A stratigraphic and geomorphic study of surficial sediments in the Neuse drainage was completed as part of a general study of the relations between geomorphology and soils in the Coastal Plain of North Carolina. The depositional-erosional surfaces on the interstream divides have been stable since they were formed, or there have been no recognizable additions or removals on these surfaces except for minor amounts of aerosols. The oldest geomorphic surfaces in the Neuse drainage are in the upper Coastal Plain and are (?) Miocene-Pliocene, i.e., they may range from >5 to >3.3 million years. The surfaces in the middle Coastal Plain are Pliocene to early Pleistocene, i.e., they range from >5 to 0.5 million years. Surfaces in the lower Coastal Plain are all Pleistocene and are from about 400 to 115, possibly as young as 50 to 35 thousand years. Holocene surfaces, <10 thousand years, are the organic areas of pocosins and most of the valley slopes throughout the Coastal Plain.
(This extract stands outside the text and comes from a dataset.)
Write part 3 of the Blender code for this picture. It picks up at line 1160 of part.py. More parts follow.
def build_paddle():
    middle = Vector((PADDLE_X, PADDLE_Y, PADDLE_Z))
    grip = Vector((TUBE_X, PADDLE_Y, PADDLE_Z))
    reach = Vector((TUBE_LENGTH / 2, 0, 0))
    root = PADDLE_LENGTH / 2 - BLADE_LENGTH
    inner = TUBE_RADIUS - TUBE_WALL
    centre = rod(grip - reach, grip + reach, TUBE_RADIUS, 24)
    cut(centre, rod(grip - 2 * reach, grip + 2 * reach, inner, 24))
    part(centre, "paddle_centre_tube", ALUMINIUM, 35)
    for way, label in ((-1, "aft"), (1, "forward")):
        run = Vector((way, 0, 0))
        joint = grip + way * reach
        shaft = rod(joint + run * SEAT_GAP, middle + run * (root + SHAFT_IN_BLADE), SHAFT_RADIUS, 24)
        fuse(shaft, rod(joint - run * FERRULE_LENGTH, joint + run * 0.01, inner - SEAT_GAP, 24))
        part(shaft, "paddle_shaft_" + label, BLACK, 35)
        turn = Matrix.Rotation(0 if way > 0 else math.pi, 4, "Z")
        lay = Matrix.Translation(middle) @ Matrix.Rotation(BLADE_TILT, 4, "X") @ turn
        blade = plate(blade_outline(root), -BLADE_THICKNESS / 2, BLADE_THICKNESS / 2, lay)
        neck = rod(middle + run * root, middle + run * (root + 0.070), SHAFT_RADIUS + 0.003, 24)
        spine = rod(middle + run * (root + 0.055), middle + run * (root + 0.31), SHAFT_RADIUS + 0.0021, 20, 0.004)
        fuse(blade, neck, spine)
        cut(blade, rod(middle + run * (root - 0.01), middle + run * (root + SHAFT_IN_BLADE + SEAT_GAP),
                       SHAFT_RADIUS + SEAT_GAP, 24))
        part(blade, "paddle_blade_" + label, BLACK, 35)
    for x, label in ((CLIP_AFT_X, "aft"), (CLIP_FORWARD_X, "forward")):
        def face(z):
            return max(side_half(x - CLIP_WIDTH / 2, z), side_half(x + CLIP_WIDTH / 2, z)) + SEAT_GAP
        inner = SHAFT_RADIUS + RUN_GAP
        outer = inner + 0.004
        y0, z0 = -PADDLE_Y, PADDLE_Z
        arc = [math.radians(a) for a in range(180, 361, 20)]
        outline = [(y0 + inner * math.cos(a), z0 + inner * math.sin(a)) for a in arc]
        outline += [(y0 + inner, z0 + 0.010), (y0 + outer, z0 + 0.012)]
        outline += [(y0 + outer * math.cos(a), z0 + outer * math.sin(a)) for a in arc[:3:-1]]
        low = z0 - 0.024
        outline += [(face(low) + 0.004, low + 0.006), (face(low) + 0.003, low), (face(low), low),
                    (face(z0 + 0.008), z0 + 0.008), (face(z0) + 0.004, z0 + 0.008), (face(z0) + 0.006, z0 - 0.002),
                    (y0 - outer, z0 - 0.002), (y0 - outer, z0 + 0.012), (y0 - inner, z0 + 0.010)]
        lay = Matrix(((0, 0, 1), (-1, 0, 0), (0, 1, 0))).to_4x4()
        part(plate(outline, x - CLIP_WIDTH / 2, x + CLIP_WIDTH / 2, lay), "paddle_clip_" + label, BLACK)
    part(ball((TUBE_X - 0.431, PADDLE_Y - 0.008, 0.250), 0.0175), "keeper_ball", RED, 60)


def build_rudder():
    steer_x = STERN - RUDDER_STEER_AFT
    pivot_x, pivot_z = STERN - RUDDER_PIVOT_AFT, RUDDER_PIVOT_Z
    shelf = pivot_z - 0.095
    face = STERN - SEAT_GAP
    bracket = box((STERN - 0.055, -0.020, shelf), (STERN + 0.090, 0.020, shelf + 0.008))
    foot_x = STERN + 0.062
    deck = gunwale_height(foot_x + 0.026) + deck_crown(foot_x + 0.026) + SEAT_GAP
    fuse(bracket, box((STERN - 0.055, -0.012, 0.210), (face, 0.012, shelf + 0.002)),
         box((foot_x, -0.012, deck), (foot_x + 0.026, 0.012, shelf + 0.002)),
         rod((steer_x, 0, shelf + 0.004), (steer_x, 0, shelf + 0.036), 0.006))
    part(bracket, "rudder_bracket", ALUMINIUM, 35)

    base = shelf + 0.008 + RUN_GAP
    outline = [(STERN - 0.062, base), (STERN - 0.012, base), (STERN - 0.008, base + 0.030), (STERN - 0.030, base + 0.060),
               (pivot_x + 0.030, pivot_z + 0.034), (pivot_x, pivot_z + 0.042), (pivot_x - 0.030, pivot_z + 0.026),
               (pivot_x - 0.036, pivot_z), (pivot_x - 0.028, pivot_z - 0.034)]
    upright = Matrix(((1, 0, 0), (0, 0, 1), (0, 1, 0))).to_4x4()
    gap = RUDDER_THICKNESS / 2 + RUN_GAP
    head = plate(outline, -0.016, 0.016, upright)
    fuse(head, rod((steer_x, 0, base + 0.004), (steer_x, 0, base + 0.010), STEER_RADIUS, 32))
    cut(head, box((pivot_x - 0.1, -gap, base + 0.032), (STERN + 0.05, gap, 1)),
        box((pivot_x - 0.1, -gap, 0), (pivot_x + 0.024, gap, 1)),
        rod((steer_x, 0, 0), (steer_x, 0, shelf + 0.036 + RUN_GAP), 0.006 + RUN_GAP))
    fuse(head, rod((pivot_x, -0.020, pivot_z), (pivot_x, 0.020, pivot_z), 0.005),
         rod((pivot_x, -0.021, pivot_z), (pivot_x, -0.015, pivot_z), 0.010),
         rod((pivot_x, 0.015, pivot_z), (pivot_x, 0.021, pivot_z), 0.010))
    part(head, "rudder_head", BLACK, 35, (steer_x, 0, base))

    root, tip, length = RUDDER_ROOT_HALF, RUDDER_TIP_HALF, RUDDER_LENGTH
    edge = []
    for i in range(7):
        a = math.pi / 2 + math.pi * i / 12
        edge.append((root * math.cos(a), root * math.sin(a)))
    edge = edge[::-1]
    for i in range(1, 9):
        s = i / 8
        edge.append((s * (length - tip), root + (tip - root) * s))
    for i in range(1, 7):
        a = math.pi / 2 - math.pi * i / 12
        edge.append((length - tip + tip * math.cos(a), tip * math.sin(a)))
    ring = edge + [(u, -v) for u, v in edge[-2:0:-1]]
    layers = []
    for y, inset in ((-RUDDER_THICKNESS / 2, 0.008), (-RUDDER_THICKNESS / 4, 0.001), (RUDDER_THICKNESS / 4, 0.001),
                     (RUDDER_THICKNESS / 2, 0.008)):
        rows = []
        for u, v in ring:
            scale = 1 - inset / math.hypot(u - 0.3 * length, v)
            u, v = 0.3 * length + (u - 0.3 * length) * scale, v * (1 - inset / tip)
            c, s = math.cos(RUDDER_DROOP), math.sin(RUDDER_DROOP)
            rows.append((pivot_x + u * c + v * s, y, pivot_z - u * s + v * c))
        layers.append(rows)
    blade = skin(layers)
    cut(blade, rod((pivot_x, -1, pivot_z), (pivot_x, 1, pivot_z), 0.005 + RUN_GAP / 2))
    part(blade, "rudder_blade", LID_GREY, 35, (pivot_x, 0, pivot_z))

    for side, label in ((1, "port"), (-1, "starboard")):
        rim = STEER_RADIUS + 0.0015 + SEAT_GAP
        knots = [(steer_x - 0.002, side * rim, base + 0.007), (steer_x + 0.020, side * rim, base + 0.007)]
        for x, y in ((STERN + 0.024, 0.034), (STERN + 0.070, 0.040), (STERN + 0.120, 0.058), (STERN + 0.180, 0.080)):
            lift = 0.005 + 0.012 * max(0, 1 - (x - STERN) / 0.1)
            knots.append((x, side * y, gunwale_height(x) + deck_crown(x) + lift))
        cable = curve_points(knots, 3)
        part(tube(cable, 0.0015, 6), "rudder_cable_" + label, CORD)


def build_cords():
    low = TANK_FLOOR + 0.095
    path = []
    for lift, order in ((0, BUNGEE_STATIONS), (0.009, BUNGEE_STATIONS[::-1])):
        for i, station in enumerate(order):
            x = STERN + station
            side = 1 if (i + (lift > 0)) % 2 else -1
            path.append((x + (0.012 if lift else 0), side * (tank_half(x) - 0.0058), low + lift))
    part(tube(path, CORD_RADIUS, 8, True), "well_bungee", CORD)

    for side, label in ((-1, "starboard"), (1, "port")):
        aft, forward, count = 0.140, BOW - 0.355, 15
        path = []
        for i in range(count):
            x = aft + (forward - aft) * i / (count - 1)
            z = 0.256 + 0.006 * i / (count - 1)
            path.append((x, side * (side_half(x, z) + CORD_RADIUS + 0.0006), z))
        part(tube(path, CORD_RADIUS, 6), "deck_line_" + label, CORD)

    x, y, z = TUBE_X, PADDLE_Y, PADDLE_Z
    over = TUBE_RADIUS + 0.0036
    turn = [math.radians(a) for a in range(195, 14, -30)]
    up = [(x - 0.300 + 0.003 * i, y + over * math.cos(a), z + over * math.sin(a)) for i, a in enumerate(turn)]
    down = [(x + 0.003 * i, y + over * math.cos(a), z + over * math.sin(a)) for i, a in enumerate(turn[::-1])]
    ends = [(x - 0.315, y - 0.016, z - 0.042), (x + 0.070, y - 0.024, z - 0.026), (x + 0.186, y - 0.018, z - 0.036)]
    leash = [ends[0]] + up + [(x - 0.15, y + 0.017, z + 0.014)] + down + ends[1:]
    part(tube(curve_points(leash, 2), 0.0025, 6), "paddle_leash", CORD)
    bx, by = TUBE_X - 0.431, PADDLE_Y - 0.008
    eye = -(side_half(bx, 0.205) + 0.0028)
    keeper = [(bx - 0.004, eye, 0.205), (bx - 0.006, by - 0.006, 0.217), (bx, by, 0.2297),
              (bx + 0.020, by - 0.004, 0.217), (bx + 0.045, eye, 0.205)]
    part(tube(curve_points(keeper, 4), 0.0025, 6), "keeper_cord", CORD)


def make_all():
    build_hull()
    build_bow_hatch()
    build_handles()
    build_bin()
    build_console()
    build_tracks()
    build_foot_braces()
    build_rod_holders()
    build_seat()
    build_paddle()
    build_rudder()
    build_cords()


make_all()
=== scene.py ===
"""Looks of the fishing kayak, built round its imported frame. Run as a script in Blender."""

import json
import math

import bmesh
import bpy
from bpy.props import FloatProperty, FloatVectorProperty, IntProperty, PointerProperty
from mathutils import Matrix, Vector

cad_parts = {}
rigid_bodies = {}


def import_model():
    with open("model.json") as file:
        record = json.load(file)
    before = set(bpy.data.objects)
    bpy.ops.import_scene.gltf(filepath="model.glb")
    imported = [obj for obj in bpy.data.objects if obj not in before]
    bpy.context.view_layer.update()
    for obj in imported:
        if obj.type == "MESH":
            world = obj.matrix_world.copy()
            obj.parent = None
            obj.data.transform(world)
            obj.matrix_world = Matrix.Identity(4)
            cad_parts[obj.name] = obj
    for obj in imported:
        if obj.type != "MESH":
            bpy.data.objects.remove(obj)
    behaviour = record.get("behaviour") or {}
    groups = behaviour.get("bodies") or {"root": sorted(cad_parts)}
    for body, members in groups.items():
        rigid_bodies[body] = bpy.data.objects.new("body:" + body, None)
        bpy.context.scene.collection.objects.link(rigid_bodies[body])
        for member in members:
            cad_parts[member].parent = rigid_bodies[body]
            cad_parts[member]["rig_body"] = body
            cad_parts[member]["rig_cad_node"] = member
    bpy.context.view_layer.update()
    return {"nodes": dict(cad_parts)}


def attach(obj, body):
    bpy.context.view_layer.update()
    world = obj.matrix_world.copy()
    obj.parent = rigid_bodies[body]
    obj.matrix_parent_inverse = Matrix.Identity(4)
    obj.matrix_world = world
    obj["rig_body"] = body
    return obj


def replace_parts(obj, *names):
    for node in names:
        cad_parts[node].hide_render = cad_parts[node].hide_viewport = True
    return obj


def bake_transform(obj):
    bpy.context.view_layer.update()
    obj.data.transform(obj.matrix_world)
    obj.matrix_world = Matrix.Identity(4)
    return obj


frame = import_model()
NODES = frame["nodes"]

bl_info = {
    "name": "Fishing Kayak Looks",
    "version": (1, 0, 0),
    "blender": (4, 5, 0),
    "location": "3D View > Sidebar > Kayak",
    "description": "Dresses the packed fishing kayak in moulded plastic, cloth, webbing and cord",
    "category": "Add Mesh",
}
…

The Holocene valley slope surfaces are extensive in the middle and upper Coastal Plain, but occupy minor areas of the lower Coastal Plain.

The (?) Miocene-Pliocene-Pleistocene ages of the Coastal Plain surfaces are estimates of when subaerial weathering of the sediments and soil formation started. These are the time frames against which all changes produced by soil formation must be measured.